> **Problem requirements**: Indicate only the number of lines in the listing below in which the word "scene" appears.

> **Data section**:

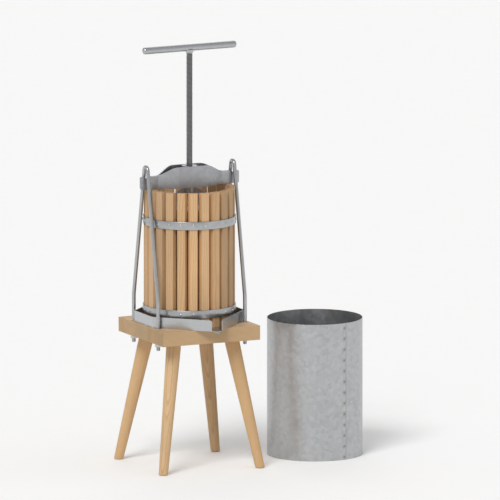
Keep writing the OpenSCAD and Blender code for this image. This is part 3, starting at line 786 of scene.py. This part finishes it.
def screw_mesh(shank_r, length, head_r, head_h):
    """One pan-head wood screw along +Z with a cross recess, and its head's underside at 0, in millimetres."""
    outline = [(0, -length), (SCREW_TIP_SHARE * shank_r, SCREW_TIP - length), (shank_r, SCREW_POINT - length)]
    outline += [(shank_r, 0), (head_r, 0)]
    for i in range(6):
        a = math.radians(15 * i)
        outline.append((head_r * math.cos(a), head_h * (HEAD_SIDE + (1 - HEAD_SIDE) * math.sin(a))))
    outline.append((0, head_h))
    bm = bmesh.new()
    lathe(bm, outline, 24)
    bmesh.ops.recalc_face_normals(bm, faces=bm.faces)
    screw = link_mesh("screw", bm)

    # The recess is cut by two crossed boxes
    wing = 0.26 * head_r
    span = 1.15 * head_r
    bm = bmesh.new()
    for size in ((wing, span, head_h), (span, wing, head_h)):
        made = bmesh.ops.create_cube(bm, size=1.0)["verts"]
        bmesh.ops.scale(bm, vec=size, verts=made)
        bmesh.ops.translate(bm, vec=(0, 0, 0.95 * head_h), verts=made)
    cutter = link_mesh("cutter", bm)
    cut = screw.modifiers.new("cut", "BOOLEAN")
    cut.object = cutter
    cut.use_self = True
    bpy.context.view_layer.update()
    shown = screw.evaluated_get(bpy.context.evaluated_depsgraph_get())
    result = bpy.data.meshes.new_from_object(shown)
    bpy.data.objects.remove(screw)
    bpy.data.objects.remove(cutter)
    return result


def build_screws(name, prototype, places, body, node):
    """A copy of a screw at each place, with its recess turned at random."""
    bm = bmesh.new()
    for place in places:
        turned = prototype.copy()
        turned.transform(place @ Matrix.Rotation(random.uniform(0, math.pi), 4, "Z"))
        bm.from_mesh(turned)
        bpy.data.meshes.remove(turned)
    make_piece(name, bm, zinc_steel, body, replaced=[node], sharp=35)


hoop_screw = screw_mesh(shank_r=2.0, length=18.0, head_r=4.0, head_h=2.2)
foot_screw = screw_mesh(shank_r=2.5, length=30.0, head_r=FOOT_SCREW_HEAD_R, head_h=3.5)
for name in ("lower_hoop", "upper_hoop"):
    low, high = mm_box(name)
    places = []
    for i in range(SLAT_COUNT):
        a = 2 * math.pi * i / SLAT_COUNT
        out = Matrix.Rotation(a, 4, "Z") @ Matrix.Rotation(math.pi / 2, 4, "Y")
        lift = Matrix.Translation((0, 0, (low.z + high.z) / 2))
        places.append(lift @ out @ Matrix.Translation((0, 0, high.x)))
    build_screws(name + "_screw_set", hoop_screw, places, "stand", name + "_screws")
foot_top = mm_box("foot_plate")[1].z
reach = mm_box("foot_screws")[1] - Vector((FOOT_SCREW_HEAD_R, FOOT_SCREW_HEAD_R, 0))
places = [Matrix.Translation((x * reach.x, y * reach.y, foot_top)) for x in (-1, 1) for y in (-1, 1)]
build_screws("foot_screw_set", foot_screw, places, "press_foot", "foot_screws")


def build_beam_beads():
    """The welds that hold the nut between the cheeks, and the cheeks together at their ends."""
    low, high = mm_box("spindle_nut")
    nut_margin = 2
    tip_margin = 7
    tip_x = mm_box("front_cheek")[1].x - 0.6
    tip_top = low.z + BEAM_TIP_HEIGHT - tip_margin
    bm = bmesh.new()
    for x in (-NUT_SEAM_X, NUT_SEAM_X):
        for y in (-NUT_SEAM_Y, NUT_SEAM_Y):
            bead(bm, Vector((x, y, low.z + nut_margin)), Vector((x, y, high.z - nut_margin)), NUT_BEAD_R)
    for x in (-tip_x, tip_x):
        bead(bm, Vector((x, 0, low.z + tip_margin)), Vector((x, 0, tip_top)), TIP_BEAD_R)
    make_piece("beam_beads", bm, bead_steel, "beam")


def build_foot_beads():
    """The welds round the socket's foot, along the gussets, and up the corners of gussets and socket."""
    low, high = mm_box("foot_socket")
    ring_r = high.x + 0.6
    ring_z = low.z + 0.8
    near = high.x + 3
    far = mm_box("foot_gussets")[1].x - 2
    seam_z = low.z + 0.5
    corner_x = high.x - 0.2
    bm = bmesh.new()
    ring_bead(bm, Vector((0, 0, ring_z)), ring_r, SOCKET_BEAD_R)
    for side in (-1, 1):
        for y in (-GUSSET_SEAM_Y, GUSSET_SEAM_Y):
            bead(bm, Vector((side * near, y, seam_z)), Vector((side * far, y, seam_z)), GUSSET_BEAD_R)
            x = side * corner_x
            bead(bm, Vector((x, y, low.z + 4)), Vector((x, y, high.z - 3)), UPRIGHT_BEAD_R)
    make_piece("foot_beads", bm, bead_steel, "press_foot")


build_beam_beads()
build_foot_beads()


def build_stage():
    """A pale floor that reaches past the picture on all sides."""
    bm = bmesh.new()
    corners = [(-1, -1), (1, -1), (1, 1), (-1, 1)]
    bm.faces.new([bm.verts.new((x * FLOOR_REACH, y * FLOOR_REACH, -FLOOR_DROP)) for x, y in corners])
    floor = link_mesh("floor", bm)
    tree = Surface("floor_paint")
    speck = tree.noise(tree.place(), 0.02)
    colour = tree.mix(speck, (0.96, 0.96, 0.955, 1), (0.98, 0.98, 0.975, 1))
    floor.data.materials.append(tree.finish(colour, 0.9, speck, 0.1 * MM))
    tree.shader.inputs["Specular IOR Level"].default_value = 0.1
    floor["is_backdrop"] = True


def build_world():
    """Soft light from above. Camera and mirror rays see a pale room, which is brightest at two sides."""
    world = bpy.data.worlds.new("world")
    bpy.context.scene.world = world
    world.use_nodes = True
    tree = Graph(world.node_tree)
    tree.nodes.clear()
    x, _, z = tree.split(tree.add("ShaderNodeTexCoord", {}, "Generated"))

    # lit is what lights the part, and seen is what the other rays meet
    lit = tree.ramp(z, [(0.0, 0.20), (1.0, 0.68)])
    across = tree.math("MULTIPLY_ADD", x, 0.5, 0.5)
    side = tree.ramp(across, [(0.0, 0.15), (0.22, 1.0), (0.46, 0.2), (0.78, 1.0), (1.0, 0.2)], "EASE")
    above = tree.within(z, 0.0, 0.2)
    side = tree.mix(above, (1, 1, 1, 1), side)
    seen = tree.mix(1.0, side, tree.ramp(z, [(0.05, 0.95), (0.8, 0.6)]), "MULTIPLY")

    rays = tree.node("ShaderNodeLightPath", {}).outputs
    direct = tree.math("MAXIMUM", rays["Is Camera Ray"], rays["Is Glossy Ray"])
    direct = tree.math("MAXIMUM", direct, rays["Is Transmission Ray"])
    background = tree.add("ShaderNodeBackground", {"Color": tree.mix(direct, lit, seen)})
    tree.node("ShaderNodeOutputWorld", {"Surface": background})


def add_sun(name, towards, width, strength):
    """A soft sun: it lights the whole floor alike. width is its angle in degrees."""
    lamp = bpy.data.lights.new(name, "SUN")
    lamp.angle = math.radians(width)
    lamp.energy = strength
    holder = bpy.data.objects.new(name, lamp)
    holder.location = towards
    holder.rotation_euler = Vector(towards).to_track_quat("Z", "Y").to_euler()
    bpy.context.scene.collection.objects.link(holder)


def build_camera():
    """A parallel view from the photo's side."""
    a = math.radians(VIEW_AZIMUTH)
    e = math.radians(VIEW_ELEVATION)
    back = Vector((math.sin(a) * math.cos(e), -math.cos(a) * math.cos(e), math.sin(e)))
    camera = bpy.data.cameras.new("camera")
    camera.type = "ORTHO"
    camera.ortho_scale = VIEW_WIDTH
    camera.clip_end = 200
    holder = bpy.data.objects.new("camera", camera)
    holder.location = (cad_low + cad_high) / 2 + CAMERA_DISTANCE * back
    holder.rotation_euler = back.to_track_quat("Z", "Y").to_euler()
    bpy.context.scene.collection.objects.link(holder)
    bpy.context.scene.camera = holder


build_stage()
build_world()
add_sun("key", (-2.4, -2.2, 3.4), width=24, strength=1.6)
add_sun("fill", (3.4, -1.2, 2.2), width=50, strength=0.15)
add_sun("back", (1.0, 3.0, 2.6), width=40, strength=0.3)
build_camera()
bpy.context.scene.view_settings.view_transform = "Standard"

low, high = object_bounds()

> **Task answer**: 6